Non-banking financial companies (NBFCs) including Tata Capital and Bajaj Housing Finance raised over ₹7,260 crore through bond issuances on Monday. Meanwhile, SIDBI has announced a major ₹8,000 crore bond offering scheduled for Wednesday, reflecting continued demand for funds in the corporate debt market.
Non-banking financial companies (NBFCs) showed strong activity in the corporate debt market on Monday, successfully raising more than ₹7,260 crore. This borrowing helps these companies secure long-term funds to support their ongoing lending operations and manage their debt repayment schedules.
Breakdown of Major Bond Issuances
Tata Capital was the most active player on Monday, securing a total of ₹3,750 crore through two different bond issues. The company raised ₹2,750 crore through bonds maturing in 2031 at a 7.88% interest rate, and an additional ₹1,000 crore via bonds maturing in 2029 at 8.15%. Bajaj Housing Finance also tapped the market, raising ₹1,500 crore with a 7.53% yield for bonds maturing in 2029. Other notable participants included Jio Credit, which raised ₹965 crore through three-year notes at a 7.78% rate, and L&T Finance, which mobilized ₹1,000 crore across two different tranches.
Upcoming SIDBI Bond Offering
Beyond private NBFC activity, the Small Industries Development Bank of India (SIDBI) is set to enter the market on Wednesday, July 8. The institution plans to raise up to ₹8,000 crore through non-convertible debentures. The plan includes a base amount of ₹2,000 crore, with the option to retain an additional ₹6,000 crore if demand is strong.
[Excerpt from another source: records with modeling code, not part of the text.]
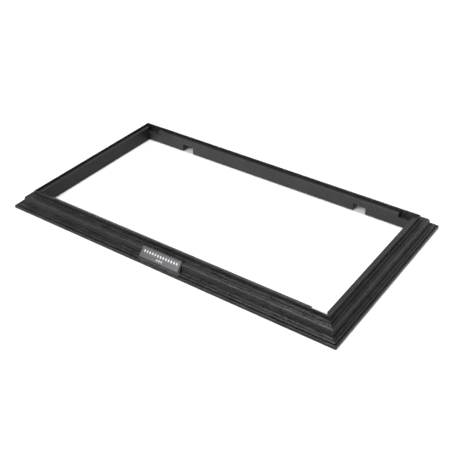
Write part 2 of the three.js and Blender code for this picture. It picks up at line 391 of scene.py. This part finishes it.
def rail_material(name, turn):
    """Black plastic with a shallow moulded wood grain that runs along the rail."""
    n = Nodes(name)
    figure = n.noise(n.mapped((95, 640, 640), turn), 1.0, 3, 0.6)
    flecks = n.noise(n.mapped((210, 1050, 1050), turn), 1.0, 2, 0.5)
    streaks = n.noise(n.mapped((110, 1500, 1500), turn), 1.0, 4, 0.55)
    pores = n.noise(n.mapped((260, 3800, 3800), turn), 1.0, 2, 0.5)
    blotches = n.noise(n.mapped((60, 60, 60), turn), 1.0, 3, 0.5)
    relief = n.math("ADD", n.ramp(streaks, 0.35, 0.65), n.ramp(pores, 0.45, 0.7, 0.0, 0.6))
    broad = n.bump(n.ramp(figure, 0.3, 0.7), 0.00015, 0.9)
    flecked = n.bump(n.ramp(flecks, 0.4, 0.62), 0.00010, 0.8, broad)
    shading = n.math("ADD", n.ramp(blotches, 0.3, 0.7, 0.0, 0.4), n.ramp(flecks, 0.45, 0.65, 0.0, 0.6))
    colour = n.colours(shading, (0.0030, 0.0029, 0.0028), (0.0100, 0.0098, 0.0096))
    rough = n.math("ADD", n.ramp(figure, 0.35, 0.65, 0.22, 0.36), n.ramp(blotches, 0.3, 0.7, -0.02, 0.04))
    return n.finish(
        Base_Color=colour,
        Roughness=rough,
        Normal=n.bump(relief, 0.00006, 0.55, flecked),
        Specular_IOR_Level=0.18,
    )


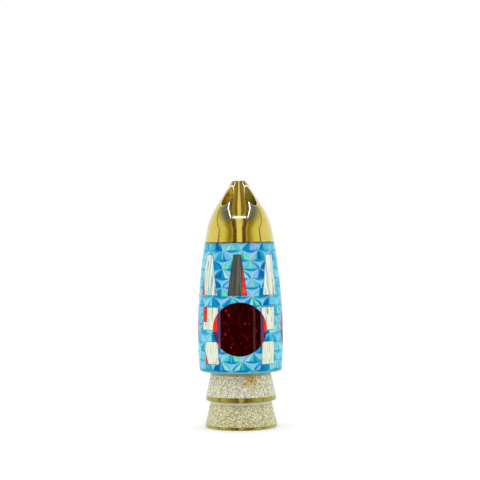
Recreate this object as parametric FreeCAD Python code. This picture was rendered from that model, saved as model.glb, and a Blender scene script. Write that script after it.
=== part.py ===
import FreeCAD, Part
import math
import os

os.makedirs("parts", exist_ok=True)

# Jetted trolling lure head, standing on its tail: a turned brass nose with four water jets, a clear-coated
# body wrapped in prism film with mirror chips and red eyes, and two flared collars that hold the skirts.
# Millimetres. The origin is the centre of the flat tail face and +Z runs up to the nose.
# Azimuths are in degrees about Z: 0 faces -Y, where the front eye is, and 90 faces +X.

# Lengths along the axis, from the tail up
REAR_COLLAR_LENGTH = 8.0
FRONT_COLLAR_LENGTH = 8.7
BODY_LENGTH = 38.0
NOSE_LENGTH = 18.4

# Body: two arcs that meet at the belly, its widest level
BELLY_RADIUS = 12.7
BELLY_HEIGHT = 10.3  # above the body's foot
FOOT_RADIUS = 12.2
SEAM_RADIUS = 10.4  # where the body meets the nose
FOOT_CORNER = 0.5

# Layers of the body, from the outside in
JACKET_WALL = 0.6
EYE_THICKNESS = 0.2
FILM_THICKNESS = 0.2
FLOOR_THICKNESS = 0.25  # of the jacket's floor under the film and the core

# Nose
FLARE_ANGLE = 10.8  # from the axis, next to the seam
SHOULDER_HEIGHT = 7.3  # above the seam, of the corner that the shoulder rounds
SHOULDER_RADIUS = 18.0
TIP_RIM = 0.7  # outside the leader tube, before the corner is rounded
TIP_CORNER = 0.8

# Leader bore, lined by one brass tube from tip to tail
LEADER_BORE_RADIUS = 1.1
LEADER_TUBE_WALL = 0.3
LIP_WIDTH = 0.9  # of the flared lip outside the tube
LIP_THICKNESS = 0.5
LIP_INSET = 0.1  # of the flared lip above the tail face

# Water jets, parallel to the axis
JET_COUNT = 4
JET_RADIUS = 1.8
JET_OFFSET = 4.85
JET_CHAMFER = 0.2
JET_TUBE_WALL = 0.25
JET_TUBE_SEAT = 2.0  # depth of each tube's seat in the nose and in the tail spindle

# Spigots of the nose and the tail spindle, glued in the core
SPIGOT_WALL = 0.7  # outside the seats of the jet tubes
NOSE_SPIGOT_LENGTH = 5.0
TAIL_SPIGOT_LENGTH = 5.0
GLUE_GAP = 0.05

# Skirt collars, pressed on the tail spindle
REAR_COLLAR_WALL = 1.65  # at the neck
FRONT_COLLAR_WALL = 1.45
REAR_FLARE = 1.5  # of the rim beyond the neck
FRONT_FLARE = 1.5
REAR_RIM_HEIGHT = 1.0  # bare metal under the grit
FRONT_RIM_HEIGHT = 1.5
RIM_ROUND = 0.45  # of the rim's lower edge
RIM_FLAT = 0.05  # left upright above that rounding
LAND_HEIGHT = 1.0  # plain ring above the grit
GRIT_THICKNESS = 0.25

# Eyes
EYE_RADIUS = 7.8
EYE_HEIGHT = 12.9  # of the centres above the body's foot
EYES = {"front": -1.0, "rear_right": 112.0, "rear_left": -120.0}  # azimuths

# Mirror chips: azimuth, width at the foot, width at the head, and how far the head leans sideways
WEDGE_HEAD_DROP = 3.4  # below the seam
WEDGES = {
    "front": (-4.0, 5.8, 2.3, 0.0),
    "right": (49.0, 6.0, 3.2, 0.9),
    "rear_right": (112.0, 5.4, 2.0, 0.0),
    "rear": (176.0, 6.0, 3.0, 0.0),
    "rear_left": (-120.0, 5.4, 2.0, 0.0),
    "left": (-52.0, 7.0, 3.2, -0.9),
}
LOWER_BLOCK_FOOT = 2.5  # above the body's foot
BLOCK_LENGTH = 6.8
BLOCK_ROW_GAP = 3.2
WEDGE_ROW_GAP = 3.3
UPPER_BLOCK_WIDTHS = {"right": (5.0, 5.0), "left": (6.4, 6.2), "rear": (5.6, 5.6)}  # at the foot and head
LOWER_BLOCK_WIDTHS = {"right": (4.8, 4.8), "left": (5.4, 5.4), "rear": (5.6, 5.6)}
BLOCK_TUCKS = {"right": 1.2, "left": 1.35}  # of the blocks' inner edges under the rim of the front eye
REAR_BLOCK_AZIMUTH = 176.0
WINDOW_GAP = 0.14  # round each chip in the film

# Red foil flashes in some windows: width at the foot, at the head and height, from one lower or upper corner
WEDGE_FLASH = (1.5, 0.25, 7.8)
SIDE_WEDGE_FLASH = (1.6, 0.3, 4.0)
UPPER_BLOCK_FLASH = (1.9, 1.9, 4.3)
LOWER_BLOCK_FLASH = (1.3, 0.2, 3.2)

# Red foil strip in a window of its own, beside the rear right eye
STRIP_AZIMUTH = 86.0
STRIP_WIDTH = 1.6
STRIP_FOOT = 7.5  # above the body's foot
STRIP_LENGTH = 15.2

# Levels and radii that follow from the sizes above
REAR_COLLAR_TOP = REAR_COLLAR_LENGTH
FOOT = REAR_COLLAR_TOP + FRONT_COLLAR_LENGTH
BELLY = FOOT + BELLY_HEIGHT
SEAM = FOOT + BODY_LENGTH
TIP = SEAM + NOSE_LENGTH
LEADER_TUBE_RADIUS = LEADER_BORE_RADIUS + LEADER_TUBE_WALL
LIP_RADIUS = LEADER_TUBE_RADIUS + LIP_WIDTH
TIP_RADIUS = LEADER_TUBE_RADIUS + TIP_RIM
JET_TUBE_RADIUS = JET_RADIUS + JET_TUBE_WALL
SPIGOT_RADIUS = JET_OFFSET + JET_TUBE_RADIUS + SPIGOT_WALL
RIM_EDGE = RIM_ROUND + RIM_FLAT
REAR_NECK_RADIUS = SPIGOT_RADIUS + REAR_COLLAR_WALL
REAR_RIM_RADIUS = REAR_NECK_RADIUS + REAR_FLARE
FRONT_NECK_RADIUS = SPIGOT_RADIUS + FRONT_COLLAR_WALL
FRONT_RIM_RADIUS = FRONT_NECK_RADIUS + FRONT_FLARE
FILM_DEPTH = JACKET_WALL + FILM_THICKNESS  # of the film's inner face below the body's surface
FLOOR = FOOT + FLOOR_THICKNESS
SPIGOT_TOP = FOOT + TAIL_SPIGOT_LENGTH
SPIGOT_BOTTOM = SEAM - NOSE_SPIGOT_LENGTH
LOWER_BLOCK_LEVEL = FOOT + LOWER_BLOCK_FOOT
UPPER_BLOCK_LEVEL = LOWER_BLOCK_LEVEL + BLOCK_LENGTH + BLOCK_ROW_GAP
WEDGE_LEVEL = UPPER_BLOCK_LEVEL + BLOCK_LENGTH + WEDGE_ROW_GAP
WEDGE_LENGTH = SEAM - WEDGE_HEAD_DROP - WEDGE_LEVEL
AXIS = FreeCAD.Vector(0, 0, 1)
ORIGIN = FreeCAD.Vector(0, 0, 0)
REACH = 2 * BELLY_RADIUS  # past the body's surface from its axis
TOLERANCE = 0.01  # for finding edges and faces by their sizes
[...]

These bonds have a tenure of three years and approximately three months, maturing in November 2029. The issue is targeted at investors looking for high-quality debt, as the offering has received an AAA/Stable rating from both CRISIL and CARE Ratings.
Why This Matters for Investors
For investors and market observers, these large-scale fundraisings indicate that NBFCs have a steady appetite for capital to grow their loan books. Companies raising funds at these rates are generally focused on maintaining liquidity to meet credit demand. However, investors should note that the cost of borrowing—represented by the coupon rates—is a key factor that affects the profit margins of these financial firms. When interest rates on bonds are higher, it can put pressure on the company's ability to maintain high margins if they cannot pass these costs on to their borrowers. Moving forward, the key monitorable will be how these companies deploy this capital and whether their net interest margins remain stable in a fluctuating interest rate environment.